EXTRACTED INFORMATION –
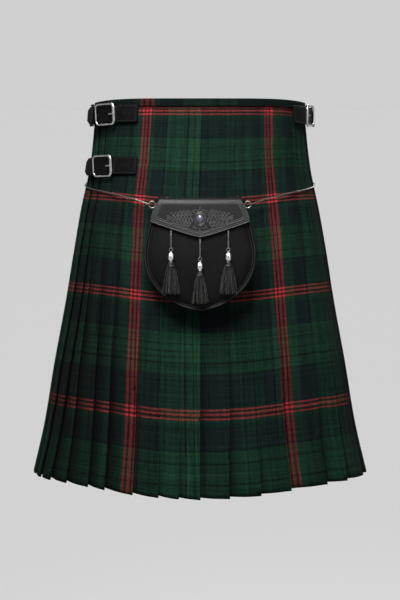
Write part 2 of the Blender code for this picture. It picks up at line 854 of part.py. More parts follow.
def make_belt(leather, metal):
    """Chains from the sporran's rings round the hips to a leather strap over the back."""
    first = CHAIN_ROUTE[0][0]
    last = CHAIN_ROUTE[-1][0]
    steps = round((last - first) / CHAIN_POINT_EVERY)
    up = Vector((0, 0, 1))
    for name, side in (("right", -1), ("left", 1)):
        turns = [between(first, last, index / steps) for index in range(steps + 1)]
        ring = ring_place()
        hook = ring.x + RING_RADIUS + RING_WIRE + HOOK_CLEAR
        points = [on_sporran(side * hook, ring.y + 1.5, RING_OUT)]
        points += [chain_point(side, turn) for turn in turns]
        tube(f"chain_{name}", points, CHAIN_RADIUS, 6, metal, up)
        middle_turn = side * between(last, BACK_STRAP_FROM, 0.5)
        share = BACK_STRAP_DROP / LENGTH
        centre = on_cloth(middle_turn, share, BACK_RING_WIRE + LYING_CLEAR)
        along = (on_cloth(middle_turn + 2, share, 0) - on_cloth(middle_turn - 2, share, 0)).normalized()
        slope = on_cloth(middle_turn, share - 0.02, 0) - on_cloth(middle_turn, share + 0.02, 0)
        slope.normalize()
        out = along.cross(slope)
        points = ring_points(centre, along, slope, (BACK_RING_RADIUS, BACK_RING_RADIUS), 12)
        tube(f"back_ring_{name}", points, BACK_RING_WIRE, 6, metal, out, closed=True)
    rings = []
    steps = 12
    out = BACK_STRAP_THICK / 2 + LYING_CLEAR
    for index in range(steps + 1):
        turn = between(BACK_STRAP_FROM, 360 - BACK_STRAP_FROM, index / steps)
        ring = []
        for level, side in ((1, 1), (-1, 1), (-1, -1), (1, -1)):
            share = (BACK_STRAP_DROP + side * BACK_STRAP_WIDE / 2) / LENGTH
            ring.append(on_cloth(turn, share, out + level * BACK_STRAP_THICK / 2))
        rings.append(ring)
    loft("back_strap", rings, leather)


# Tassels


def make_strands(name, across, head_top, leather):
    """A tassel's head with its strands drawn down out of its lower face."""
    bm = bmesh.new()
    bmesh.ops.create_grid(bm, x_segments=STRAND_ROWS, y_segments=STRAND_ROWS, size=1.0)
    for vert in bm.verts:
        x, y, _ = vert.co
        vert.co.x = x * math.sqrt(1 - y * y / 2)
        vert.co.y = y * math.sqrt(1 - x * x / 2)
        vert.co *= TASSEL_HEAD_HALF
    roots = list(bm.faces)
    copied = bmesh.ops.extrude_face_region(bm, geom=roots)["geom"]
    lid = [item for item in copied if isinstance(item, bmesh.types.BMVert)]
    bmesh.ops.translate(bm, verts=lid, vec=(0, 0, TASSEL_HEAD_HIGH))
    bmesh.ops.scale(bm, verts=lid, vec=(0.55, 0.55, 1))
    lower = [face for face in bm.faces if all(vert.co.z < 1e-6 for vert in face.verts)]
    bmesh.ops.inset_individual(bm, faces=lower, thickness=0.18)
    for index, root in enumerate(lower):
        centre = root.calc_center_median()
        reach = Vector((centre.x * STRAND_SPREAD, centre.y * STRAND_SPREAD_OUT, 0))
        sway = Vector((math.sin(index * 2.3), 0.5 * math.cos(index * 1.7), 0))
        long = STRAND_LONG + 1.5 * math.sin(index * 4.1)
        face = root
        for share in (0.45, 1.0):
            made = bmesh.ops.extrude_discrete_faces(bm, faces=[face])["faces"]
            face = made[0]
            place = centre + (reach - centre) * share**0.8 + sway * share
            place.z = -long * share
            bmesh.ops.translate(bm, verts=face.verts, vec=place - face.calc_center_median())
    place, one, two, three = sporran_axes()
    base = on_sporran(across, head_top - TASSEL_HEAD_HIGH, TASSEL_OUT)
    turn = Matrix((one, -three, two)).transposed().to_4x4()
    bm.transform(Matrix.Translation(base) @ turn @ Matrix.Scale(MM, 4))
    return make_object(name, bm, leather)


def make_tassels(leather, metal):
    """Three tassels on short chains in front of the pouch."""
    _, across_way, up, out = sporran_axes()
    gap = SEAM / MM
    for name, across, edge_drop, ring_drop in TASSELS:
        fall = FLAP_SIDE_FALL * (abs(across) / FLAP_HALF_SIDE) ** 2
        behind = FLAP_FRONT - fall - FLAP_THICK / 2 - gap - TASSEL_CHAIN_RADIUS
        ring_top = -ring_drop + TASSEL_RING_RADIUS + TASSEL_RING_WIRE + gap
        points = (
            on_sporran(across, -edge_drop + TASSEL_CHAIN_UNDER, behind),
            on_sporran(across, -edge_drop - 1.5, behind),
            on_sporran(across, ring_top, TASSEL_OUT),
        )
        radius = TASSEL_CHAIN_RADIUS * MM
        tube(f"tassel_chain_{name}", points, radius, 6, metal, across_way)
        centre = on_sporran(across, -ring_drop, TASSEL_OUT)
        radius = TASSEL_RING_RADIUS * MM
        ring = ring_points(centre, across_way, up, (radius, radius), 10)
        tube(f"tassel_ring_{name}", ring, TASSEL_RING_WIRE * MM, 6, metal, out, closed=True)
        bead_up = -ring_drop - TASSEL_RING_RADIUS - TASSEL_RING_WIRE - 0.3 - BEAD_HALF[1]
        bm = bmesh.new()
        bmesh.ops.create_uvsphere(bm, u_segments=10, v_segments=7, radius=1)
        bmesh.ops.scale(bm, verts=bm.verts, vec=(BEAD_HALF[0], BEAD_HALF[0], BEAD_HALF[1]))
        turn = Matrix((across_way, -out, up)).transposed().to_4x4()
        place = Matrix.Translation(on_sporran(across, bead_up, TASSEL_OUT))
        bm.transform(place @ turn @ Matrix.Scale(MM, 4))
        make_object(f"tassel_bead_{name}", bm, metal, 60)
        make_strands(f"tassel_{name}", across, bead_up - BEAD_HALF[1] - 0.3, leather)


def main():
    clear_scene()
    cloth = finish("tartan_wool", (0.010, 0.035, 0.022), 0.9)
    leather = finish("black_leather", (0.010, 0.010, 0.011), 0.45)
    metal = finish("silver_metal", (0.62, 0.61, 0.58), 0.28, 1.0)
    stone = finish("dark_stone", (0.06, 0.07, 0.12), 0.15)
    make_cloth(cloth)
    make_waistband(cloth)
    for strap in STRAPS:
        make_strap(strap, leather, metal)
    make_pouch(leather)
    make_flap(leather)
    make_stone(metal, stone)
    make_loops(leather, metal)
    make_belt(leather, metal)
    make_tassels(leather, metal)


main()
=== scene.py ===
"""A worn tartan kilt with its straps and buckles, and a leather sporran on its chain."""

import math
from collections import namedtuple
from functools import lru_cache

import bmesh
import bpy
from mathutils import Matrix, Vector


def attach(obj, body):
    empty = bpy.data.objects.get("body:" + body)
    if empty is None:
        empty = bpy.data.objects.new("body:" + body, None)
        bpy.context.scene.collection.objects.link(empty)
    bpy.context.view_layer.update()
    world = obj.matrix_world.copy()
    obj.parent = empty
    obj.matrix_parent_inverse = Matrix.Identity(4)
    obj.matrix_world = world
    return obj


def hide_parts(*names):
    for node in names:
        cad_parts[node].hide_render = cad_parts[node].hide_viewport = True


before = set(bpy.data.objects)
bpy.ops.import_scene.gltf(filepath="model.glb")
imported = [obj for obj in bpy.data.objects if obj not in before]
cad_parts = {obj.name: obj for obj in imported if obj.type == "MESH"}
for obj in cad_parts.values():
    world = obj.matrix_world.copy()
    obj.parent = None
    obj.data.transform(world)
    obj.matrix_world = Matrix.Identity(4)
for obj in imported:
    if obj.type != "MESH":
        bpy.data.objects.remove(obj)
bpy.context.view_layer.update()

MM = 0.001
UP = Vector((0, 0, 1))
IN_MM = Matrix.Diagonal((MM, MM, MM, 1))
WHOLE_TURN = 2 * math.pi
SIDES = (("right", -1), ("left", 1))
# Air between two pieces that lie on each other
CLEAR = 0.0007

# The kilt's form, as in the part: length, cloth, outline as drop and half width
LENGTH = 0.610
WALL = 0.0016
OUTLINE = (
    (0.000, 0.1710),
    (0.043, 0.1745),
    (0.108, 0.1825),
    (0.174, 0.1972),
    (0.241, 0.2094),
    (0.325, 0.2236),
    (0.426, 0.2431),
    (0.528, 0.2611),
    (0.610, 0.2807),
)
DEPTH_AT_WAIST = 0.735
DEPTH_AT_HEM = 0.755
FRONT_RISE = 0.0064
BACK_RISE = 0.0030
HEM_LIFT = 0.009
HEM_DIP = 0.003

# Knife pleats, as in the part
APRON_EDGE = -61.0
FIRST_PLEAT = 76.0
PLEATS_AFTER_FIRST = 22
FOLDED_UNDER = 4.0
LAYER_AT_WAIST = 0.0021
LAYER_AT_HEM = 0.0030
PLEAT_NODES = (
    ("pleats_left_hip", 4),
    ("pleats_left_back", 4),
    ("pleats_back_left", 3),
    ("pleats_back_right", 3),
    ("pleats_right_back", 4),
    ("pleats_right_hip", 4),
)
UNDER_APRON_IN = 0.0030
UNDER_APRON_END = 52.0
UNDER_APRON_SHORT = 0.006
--
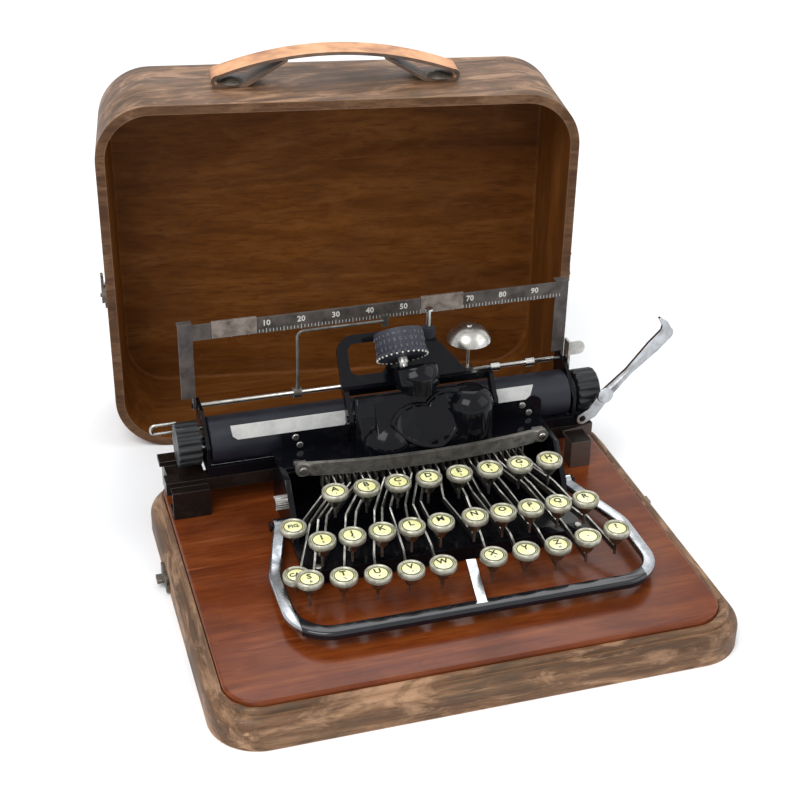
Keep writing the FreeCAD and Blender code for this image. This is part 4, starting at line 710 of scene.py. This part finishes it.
...
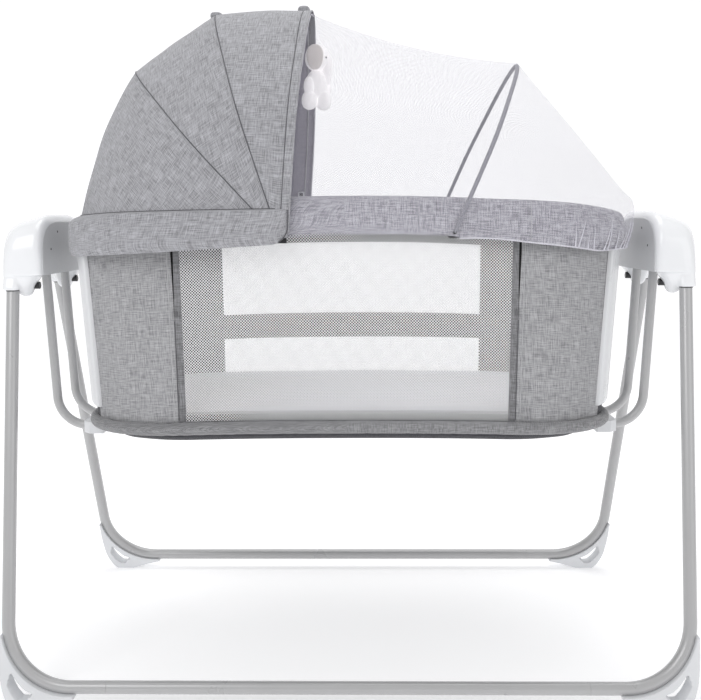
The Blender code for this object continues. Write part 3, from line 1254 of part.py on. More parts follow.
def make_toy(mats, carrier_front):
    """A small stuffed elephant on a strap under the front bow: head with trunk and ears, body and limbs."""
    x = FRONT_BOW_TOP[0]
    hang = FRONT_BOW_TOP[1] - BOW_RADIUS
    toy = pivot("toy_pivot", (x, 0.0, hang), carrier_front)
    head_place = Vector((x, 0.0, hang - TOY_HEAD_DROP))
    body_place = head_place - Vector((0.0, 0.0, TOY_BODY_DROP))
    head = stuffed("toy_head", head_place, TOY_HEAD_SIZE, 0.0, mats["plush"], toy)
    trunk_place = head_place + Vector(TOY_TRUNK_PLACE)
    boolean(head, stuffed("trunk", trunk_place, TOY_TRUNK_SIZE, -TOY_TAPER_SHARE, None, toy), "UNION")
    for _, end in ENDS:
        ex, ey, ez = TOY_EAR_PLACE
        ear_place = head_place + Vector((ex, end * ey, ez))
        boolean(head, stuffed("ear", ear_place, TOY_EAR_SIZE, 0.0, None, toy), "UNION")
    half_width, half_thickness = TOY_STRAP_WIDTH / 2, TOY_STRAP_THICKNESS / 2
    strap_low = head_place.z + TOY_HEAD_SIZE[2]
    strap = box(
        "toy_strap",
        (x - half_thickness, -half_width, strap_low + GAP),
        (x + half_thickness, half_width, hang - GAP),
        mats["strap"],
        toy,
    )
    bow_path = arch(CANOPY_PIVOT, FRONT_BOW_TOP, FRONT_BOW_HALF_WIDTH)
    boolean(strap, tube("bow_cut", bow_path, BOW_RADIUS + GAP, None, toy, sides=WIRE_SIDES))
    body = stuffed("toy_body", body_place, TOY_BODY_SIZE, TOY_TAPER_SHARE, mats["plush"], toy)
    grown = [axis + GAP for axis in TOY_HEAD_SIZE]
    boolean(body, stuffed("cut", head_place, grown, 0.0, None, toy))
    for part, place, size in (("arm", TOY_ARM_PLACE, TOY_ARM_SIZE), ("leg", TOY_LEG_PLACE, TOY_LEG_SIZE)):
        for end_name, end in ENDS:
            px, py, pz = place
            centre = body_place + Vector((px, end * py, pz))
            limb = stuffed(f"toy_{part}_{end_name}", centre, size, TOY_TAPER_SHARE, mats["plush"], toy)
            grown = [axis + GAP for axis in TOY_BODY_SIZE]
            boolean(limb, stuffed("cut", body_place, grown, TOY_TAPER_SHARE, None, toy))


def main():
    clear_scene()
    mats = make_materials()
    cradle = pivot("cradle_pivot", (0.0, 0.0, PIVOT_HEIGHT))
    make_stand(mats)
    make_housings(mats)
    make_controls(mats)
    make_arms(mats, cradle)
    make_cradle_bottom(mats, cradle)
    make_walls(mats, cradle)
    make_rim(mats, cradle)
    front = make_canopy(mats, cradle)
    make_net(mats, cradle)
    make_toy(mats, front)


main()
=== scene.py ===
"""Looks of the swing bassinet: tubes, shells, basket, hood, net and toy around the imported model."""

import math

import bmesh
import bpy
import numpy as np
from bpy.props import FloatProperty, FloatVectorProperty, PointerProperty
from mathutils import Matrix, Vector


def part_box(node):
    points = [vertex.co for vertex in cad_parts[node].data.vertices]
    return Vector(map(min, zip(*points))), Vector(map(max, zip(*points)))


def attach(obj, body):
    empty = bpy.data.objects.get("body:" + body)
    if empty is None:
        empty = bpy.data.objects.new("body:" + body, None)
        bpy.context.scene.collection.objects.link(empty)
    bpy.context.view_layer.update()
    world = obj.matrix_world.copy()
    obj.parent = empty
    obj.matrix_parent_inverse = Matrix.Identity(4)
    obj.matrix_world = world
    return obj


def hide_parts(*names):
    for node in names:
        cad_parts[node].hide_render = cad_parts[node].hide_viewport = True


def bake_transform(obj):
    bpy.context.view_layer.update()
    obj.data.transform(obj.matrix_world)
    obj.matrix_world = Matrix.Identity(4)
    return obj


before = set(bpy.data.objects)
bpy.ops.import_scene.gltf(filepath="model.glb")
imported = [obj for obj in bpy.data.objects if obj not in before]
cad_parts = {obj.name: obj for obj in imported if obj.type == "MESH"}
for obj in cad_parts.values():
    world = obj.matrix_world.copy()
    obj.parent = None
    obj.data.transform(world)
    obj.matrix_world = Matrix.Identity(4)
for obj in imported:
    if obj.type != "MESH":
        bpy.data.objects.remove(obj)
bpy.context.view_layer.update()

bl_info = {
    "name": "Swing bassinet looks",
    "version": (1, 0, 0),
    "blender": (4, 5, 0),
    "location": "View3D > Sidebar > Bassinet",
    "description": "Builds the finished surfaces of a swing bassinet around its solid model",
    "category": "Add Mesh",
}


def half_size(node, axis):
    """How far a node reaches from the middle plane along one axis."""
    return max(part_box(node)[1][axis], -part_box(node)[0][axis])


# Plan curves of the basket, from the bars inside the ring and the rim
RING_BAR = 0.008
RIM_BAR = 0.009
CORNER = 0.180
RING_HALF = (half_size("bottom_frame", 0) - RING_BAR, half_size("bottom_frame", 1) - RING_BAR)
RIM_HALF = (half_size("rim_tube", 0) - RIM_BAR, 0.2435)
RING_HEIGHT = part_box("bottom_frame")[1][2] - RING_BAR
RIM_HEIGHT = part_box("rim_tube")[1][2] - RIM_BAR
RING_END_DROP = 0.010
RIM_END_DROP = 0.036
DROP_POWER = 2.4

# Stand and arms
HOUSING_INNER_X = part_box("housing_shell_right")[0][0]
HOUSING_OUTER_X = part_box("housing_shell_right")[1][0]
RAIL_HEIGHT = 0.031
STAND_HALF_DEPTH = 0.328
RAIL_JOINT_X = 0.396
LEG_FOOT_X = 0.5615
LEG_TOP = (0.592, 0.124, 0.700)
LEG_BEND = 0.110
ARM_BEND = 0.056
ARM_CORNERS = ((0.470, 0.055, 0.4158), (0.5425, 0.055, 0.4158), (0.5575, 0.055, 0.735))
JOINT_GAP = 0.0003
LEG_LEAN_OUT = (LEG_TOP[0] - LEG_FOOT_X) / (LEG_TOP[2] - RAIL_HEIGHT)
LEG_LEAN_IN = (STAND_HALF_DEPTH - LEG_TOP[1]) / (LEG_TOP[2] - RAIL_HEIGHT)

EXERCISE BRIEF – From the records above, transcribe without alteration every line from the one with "make_loops(leather, metal)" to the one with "CLEAR = 0.0007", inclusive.

CORRECT RESULT –
    make_loops(leather, metal)
    make_belt(leather, metal)
    make_tassels(leather, metal)


main()
=== scene.py ===
"""A worn tartan kilt with its straps and buckles, and a leather sporran on its chain."""

import math
from collections import namedtuple
from functools import lru_cache

import bmesh
import bpy
from mathutils import Matrix, Vector


def attach(obj, body):
    empty = bpy.data.objects.get("body:" + body)
    if empty is None:
        empty = bpy.data.objects.new("body:" + body, None)
        bpy.context.scene.collection.objects.link(empty)
    bpy.context.view_layer.update()
    world = obj.matrix_world.copy()
    obj.parent = empty
    obj.matrix_parent_inverse = Matrix.Identity(4)
    obj.matrix_world = world
    return obj


def hide_parts(*names):
    for node in names:
        cad_parts[node].hide_render = cad_parts[node].hide_viewport = True


before = set(bpy.data.objects)
bpy.ops.import_scene.gltf(filepath="model.glb")
imported = [obj for obj in bpy.data.objects if obj not in before]
cad_parts = {obj.name: obj for obj in imported if obj.type == "MESH"}
for obj in cad_parts.values():
    world = obj.matrix_world.copy()
    obj.parent = None
    obj.data.transform(world)
    obj.matrix_world = Matrix.Identity(4)
for obj in imported:
    if obj.type != "MESH":
        bpy.data.objects.remove(obj)
bpy.context.view_layer.update()

MM = 0.001
UP = Vector((0, 0, 1))
IN_MM = Matrix.Diagonal((MM, MM, MM, 1))
WHOLE_TURN = 2 * math.pi
SIDES = (("right", -1), ("left", 1))
# Air between two pieces that lie on each other
CLEAR = 0.0007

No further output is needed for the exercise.